Information provided:
•••••
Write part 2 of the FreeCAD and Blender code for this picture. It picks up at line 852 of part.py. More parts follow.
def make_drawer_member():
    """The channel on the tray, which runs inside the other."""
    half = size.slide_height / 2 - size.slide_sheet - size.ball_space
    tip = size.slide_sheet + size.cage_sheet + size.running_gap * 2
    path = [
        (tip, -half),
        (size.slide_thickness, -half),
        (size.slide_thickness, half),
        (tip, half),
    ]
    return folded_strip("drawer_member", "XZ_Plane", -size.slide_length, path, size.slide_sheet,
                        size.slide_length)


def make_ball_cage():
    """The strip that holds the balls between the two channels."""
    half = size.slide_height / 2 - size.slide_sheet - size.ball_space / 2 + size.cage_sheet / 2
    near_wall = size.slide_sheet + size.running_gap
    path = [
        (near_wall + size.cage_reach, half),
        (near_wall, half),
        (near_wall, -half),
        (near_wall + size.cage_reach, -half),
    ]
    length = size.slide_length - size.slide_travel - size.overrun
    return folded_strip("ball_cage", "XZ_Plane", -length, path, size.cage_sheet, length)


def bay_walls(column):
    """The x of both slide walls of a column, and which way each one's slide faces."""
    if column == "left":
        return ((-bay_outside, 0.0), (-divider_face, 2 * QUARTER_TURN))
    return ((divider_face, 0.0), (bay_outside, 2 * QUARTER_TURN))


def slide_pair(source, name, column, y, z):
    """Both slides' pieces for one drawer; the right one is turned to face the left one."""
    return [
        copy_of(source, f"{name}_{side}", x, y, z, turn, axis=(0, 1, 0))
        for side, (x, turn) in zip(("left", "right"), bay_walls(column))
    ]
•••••
Work to be completed:
Reproduce the material in full, with no word added or dropped.

Response:
Write part 2 of the FreeCAD and Blender code for this picture. It picks up at line 852 of part.py. More parts follow.
def make_drawer_member():
    """The channel on the tray, which runs inside the other."""
    half = size.slide_height / 2 - size.slide_sheet - size.ball_space
    tip = size.slide_sheet + size.cage_sheet + size.running_gap * 2
    path = [
        (tip, -half),
        (size.slide_thickness, -half),
        (size.slide_thickness, half),
        (tip, half),
    ]
    return folded_strip("drawer_member", "XZ_Plane", -size.slide_length, path, size.slide_sheet,
                        size.slide_length)


def make_ball_cage():
    """The strip that holds the balls between the two channels."""
    half = size.slide_height / 2 - size.slide_sheet - size.ball_space / 2 + size.cage_sheet / 2
    near_wall = size.slide_sheet + size.running_gap
    path = [
        (near_wall + size.cage_reach, half),
        (near_wall, half),
        (near_wall, -half),
        (near_wall + size.cage_reach, -half),
    ]
    length = size.slide_length - size.slide_travel - size.overrun
    return folded_strip("ball_cage", "XZ_Plane", -length, path, size.cage_sheet, length)


def bay_walls(column):
    """The x of both slide walls of a column, and which way each one's slide faces."""
    if column == "left":
        return ((-bay_outside, 0.0), (-divider_face, 2 * QUARTER_TURN))
    return ((divider_face, 0.0), (bay_outside, 2 * QUARTER_TURN))


def slide_pair(source, name, column, y, z):
    """Both slides' pieces for one drawer; the right one is turned to face the left one."""
    return [
        copy_of(source, f"{name}_{side}", x, y, z, turn, axis=(0, 1, 0))
        for side, (x, turn) in zip(("left", "right"), bay_walls(column))
    ]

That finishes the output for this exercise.